In Saudi Arabia, a sometimes uneasy alliance between political and religious leaders makes the task harder. It dates back to the 18th century, and a pact between the Al Saud family and the religious scholar Sheikh Mohammed Ibn Abdul Wahhab, who gave his name to the austere Wahhabi creed that still predominates in the kingdom.

“Of course the Saudis aren’t supporting Da’esh,” said Kamran Bokhari, a fellow with George Washington University’s Program on Extremism, using the Arabic acronym for Islamic State. The problem, he said, is that some Saudi clerics are competing with the group for “the intellectual leadership” of the ideology that promotes radicalism.

Saudi rulers have turned more conservative in the past in response to religious challenges. After the siege of the Grand Mosque in Mecca by militants in 1979, public entertainment was banned and clerics were given more control over schools, courts and social life.

‘We Didn’t Do Enough’

The dominant leader in today’s Saudi Arabia, Deputy Crown Prince Mohammed bin Salman, is moving in the opposite direction. As part of his plan to transform the kingdom’s economy, he’s called for foreign investments in the entertainment industry.

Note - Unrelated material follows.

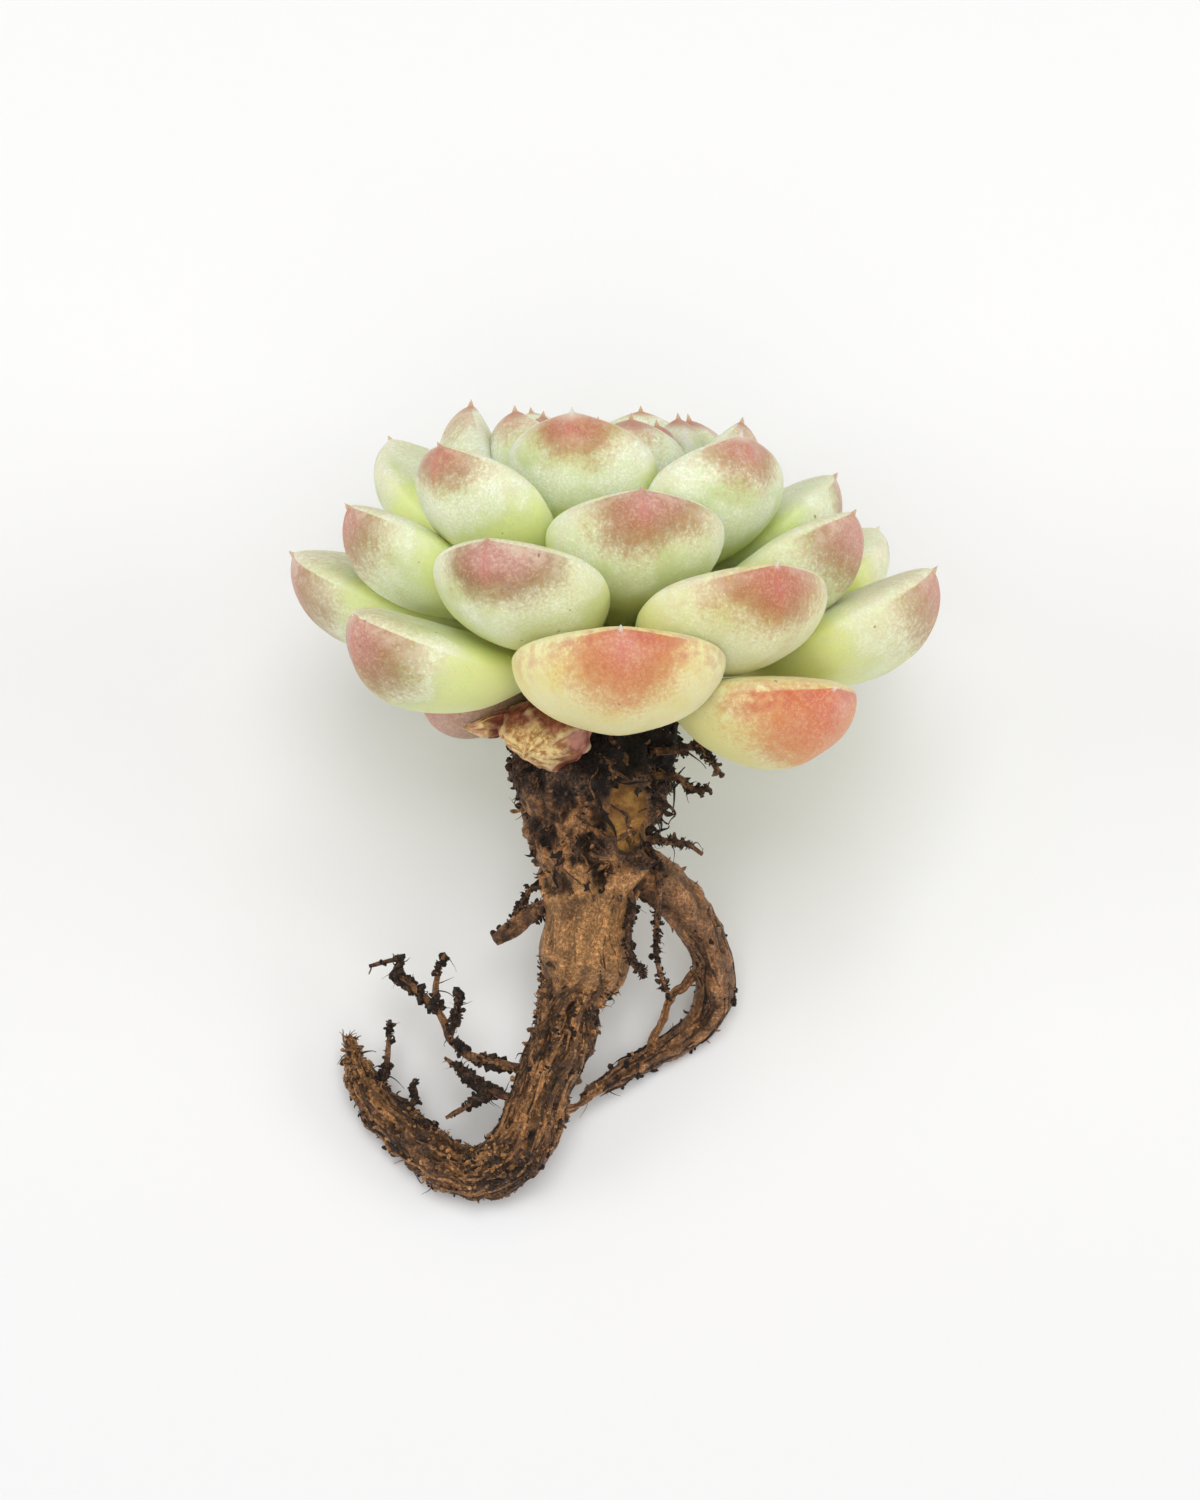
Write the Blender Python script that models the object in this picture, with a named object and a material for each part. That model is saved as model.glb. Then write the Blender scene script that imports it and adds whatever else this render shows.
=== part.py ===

Some Saudis hope a change in textbooks will follow. The kingdom’s schools “damage more than they repair,” Hasan Al-Malki, a moderate Saudi Islamic scholar, said in an interview. “Changing the curriculum is a must.” The Education Ministry didn’t immediately respond to a request for comment.

The center in Riyadh isn’t the first attempt by Saudis to combat jihadism online. But the program enjoys renewed U.S. support under Trump, and American officials say it can be replicated elsewhere. “We hope to take what we learn there into Africa,” Secretary of State Rex Tillerson told reporters on Wednesday. “This is really a center of excellence that we’re going to develop.”

The foreign minister of another close U.S. ally said that leaders are addressing a problem they’ve neglected.

“Terrorism increased, because the methods that we used to fight terrorism were not enough,” the U.A.E.’s Sheikh Abdullah bin Zayed said. “We didn’t do enough to fight the ideology.”